Q: Should I mention character naming in a literature exam answer?

It can be a sharp move when handled with discipline, and a liability when handled lazily. An examiner rewards analysis that treats a name as evidence inside a larger argument, so the strong version states a claim about characterization and uses the appellation as one supporting strand. Arguing that Fitzgerald codes Daisy’s divided nature into her flower name, her voice full of money, and her retreat into wealth turns a clever observation into genuine close reading. The weak version simply asserts that a name means something and stops, which reads as decoration rather than analysis. Avoid trying to decode every name in the book, since forcing symbolism onto plain designations looks like overreaching and undercuts your credibility.

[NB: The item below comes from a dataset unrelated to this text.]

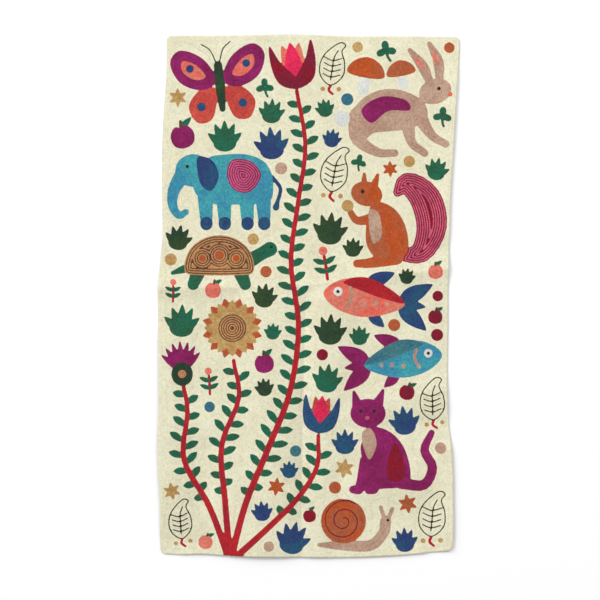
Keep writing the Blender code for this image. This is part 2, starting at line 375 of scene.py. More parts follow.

Anchor the point on the clearly loaded appellations, Gatsby and Daisy above all, prove the verdict from action and dialogue, and connect it to a theme. Used that way, naming is exactly the kind of original detail that lifts an exam answer above plot summary.

Q: What does the name Catherine contribute as Myrtle’s sister?

Catherine, Myrtle’s sister, wears a plain, common given name that places her firmly in the same modest social world, but the ordinary label carries a small irony worth noting. She is one of the few characters whose name has no overt symbolic charge, which itself marks her as part of the anonymous crowd that fills the novel’s parties and apartments, the interchangeable revelers who drift through the Jazz Age without weight or consequence. Her flat designation suits a figure who exists mainly to gossip, to repeat rumors about Gatsby, and to embody the loose, modern social set Myrtle aspires to join. In a roster where the loaded names announce their verdicts loudly, the unremarkable Catherine demonstrates the other half of Fitzgerald’s method, the deliberate plainness reserved for the figures who are meant to blur into the background of a careless, crowded world.